Can you quote the lines below exactly, starting at the line with "Recreate this object as parametric" and going through the last one?

------ Input

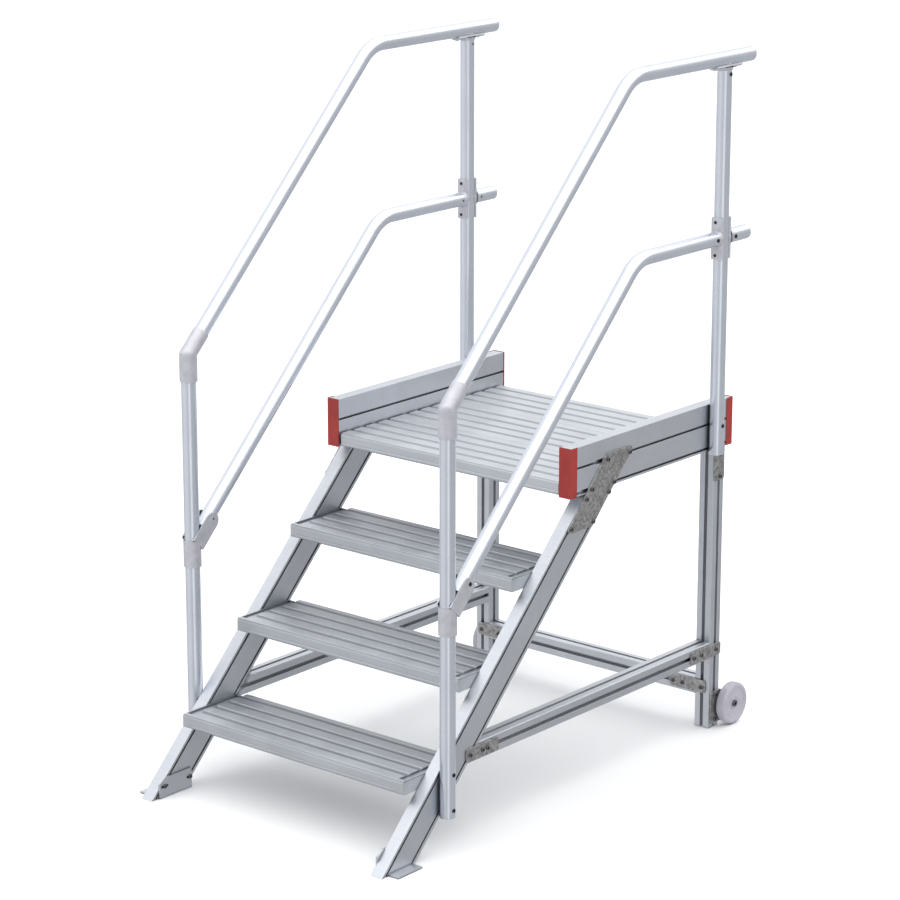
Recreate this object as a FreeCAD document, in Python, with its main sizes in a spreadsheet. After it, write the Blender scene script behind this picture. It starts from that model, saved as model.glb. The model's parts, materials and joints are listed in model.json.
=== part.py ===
import FreeCAD, Part
import math
import os
import Sketcher

Vec = FreeCAD.Vector
X_AXIS = Vec(1, 0, 0)
Y_AXIS = Vec(0, 1, 0)
Z_AXIS = Vec(0, 0, 1)

# Driving sizes, in millimetres. Depths (y) run from the front face of the platform's end caps
# towards the back, heights (z) from the floor, and widths (x) from the middle plane.
SIZES = {
    # whole ladder
    "half_width": 394, "deck_height": 798, "platform_depth": 678, "rise": 200, "going": 200,
    # platform side beams and their end caps
    "beam_thick": 34, "beam_height": 124, "beam_wall": 3, "low_slot": 8, "high_slot": 71,
    "chamber_gap": 12, "cap_length": 26, "cap_face": 3, "cap_proud": 1, "cap_plug": 12,
    "cap_fit": 0.3,
    # T slots of the beams and stringers
    "slot_mouth": 6, "slot_lip": 3, "slot_width": 13, "slot_depth": 8, "slot_floor": 13,
    "entry_length": 28, "entry_height": 11, "entry_lap": 4,
    # stringers
    "stringer_top_y": 62, "stringer_depth": 82, "stringer_slot": 9,
    # square T-slot profile of the legs and braces
    "leg_size": 45, "leg_mouth": 10, "leg_lip": 3, "leg_width": 20, "leg_depth": 13,
    "leg_floor": 10, "leg_bore": 5, "leg_round": 3, "leg_inset": 30.5,
    "side_brace_z": 216, "cross_brace_z": 111,
    # ribbed plank of the treads and the platform
    "plank_height": 35, "plank_skin": 6.5, "plank_wall": 3, "nose_depth": 30, "nose_round": 6,
    "groove_first": 43.5, "groove_pitch": 47.4, "groove_top": 17, "groove_floor": 9,
    "groove_depth": 3, "nose_line": 2.4, "nose_line_z": 23, "nose_line_deep": 1.4,
    "tread_depth": 207, "tread_end_depth": 190, "tread_overhang": 82, "tread_end": 23,
    "tread_end_wall": 4, "tread_end_sink": 5, "tread_end_lip": 12,
    "deck_front": 5, "deck_pitch": 218, "deck_sink": 1, "deck_seam": 1.2, "deck_end_gap": 6,
    "ledge_leg": 26, "ledge_thick": 3,
    # feet under the stringers
    "foot_thick": 5, "foot_height": 52, "foot_front": 24, "foot_length": 113, "foot_reach": 64,
    "foot_flange_depth": 86, "foot_bolt_z": 29.6, "foot_slot": 24, "foot_gap": 0.5,
    # flat joint plates
    "plate_thick": 4, "plate_round": 7, "gusset_ahead": 8, "gusset_behind": 4,
    "gusset_top_width": 114, "gusset_low_width": 106, "gusset_top": 86, "gusset_bottom": 86,
    "brace_plate_length": 120, "brace_plate_height": 34,
    "front_plate_lap": 14, "rear_plate_length": 130, "rear_plate_lap": 41,
    "cross_plate_length": 114, "cross_plate_height": 35, "cross_plate_lap": 32,
    "cross_plate_rise": 2.5, "strap_width": 44, "strap_height": 100, "strap_bottom": 676,
    "strap_shift": 4, "gusset_row_low": 11, "gusset_row_base": 13, "plate_end": 12,
    "front_plate_screw": 60, "front_plate_end": 42, "rear_plate_screw": 45,
    "rear_plate_past": 20, "strap_screw_low": 10, "strap_screw_mid": 68,
    # handrail
    "tube_radius": 19, "tube_wall": 2, "front_tube_bottom": 94,
    "front_bolt_high": 203, "post_inset": 95, "post_below": 5, "top_rail_above": 972,
    "mid_rail_above": 521, "top_bend_y": 197, "mid_bend_y": 229, "bend_radius": 105,
    "top_rail_past": 13, "mid_rail_past": 7, "end_cap": 7, "plug_length": 18,
    "sleeve_wall": 3.2, "sleeve_fit": 0.15, "elbow_low": 68, "elbow_high": 66, "elbow_step": 1.2,
    "clamp_height": 68, "clamp_below": 58, "cheek_length": 93, "cheek_wall": 4,
    "saddle_length": 106, "saddle_wall": 6, "saddle_wrap": 92, "collar_length": 4,
    "spigot_length": 26, "spigot_fit": 0.3, "elbow_gap": 12, "rail_start": 48,
    "socket_screw": 9, "wing_screw": 11, "cheek_screw": 78,
    # wheels
    "wheel_radius": 55.5, "wheel_width": 26, "wheel_past": 0.4, "wheel_lift": 1.7,
    "wheel_gap": 3, "wheel_hub": 15, "wheel_rim": 46, "wheel_dish": 4, "axle_radius": 5,
    "axle_fit": 0.05, "axle_head": 9, "axle_head_tall": 4, "axle_socket": 4.6,
    "axle_rivet": 8, "axle_rivet_tall": 3, "hub_boss": 10, "hub_clearance": 0.4,
    "bracket_height": 88, "bracket_bottom": 12, "bracket_back": 12, "bracket_front": 18,
    "bracket_low_edge": 60, "bracket_top_width": 42, "bracket_round": 5, "bracket_screw": 10,
    # fasteners
    "screw_radius": 2.8, "screw_hole": 3.2, "screw_head": 5.8, "screw_head_tall": 3.4,
    "screw_socket": 3.3, "socket_deep": 2.2, "screw_reach": 10.5, "nut_wide": 9, "nut_thick": 4,
    "rail_screw_head": 5.2, "wing_screw_head": 4, "rail_screw_proud": 1.6, "rail_screw_reach": 8,
}


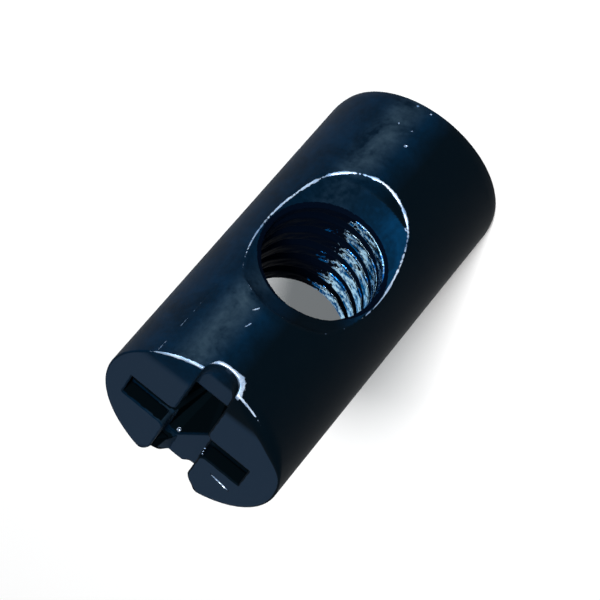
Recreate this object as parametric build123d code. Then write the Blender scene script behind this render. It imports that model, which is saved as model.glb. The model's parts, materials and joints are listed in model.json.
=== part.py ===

------------

- **Result of the exercise**:
Recreate this object as parametric build123d code. Then write the Blender scene script behind this render. It imports that model, which is saved as model.glb. The model's parts, materials and joints are listed in model.json.
=== part.py ===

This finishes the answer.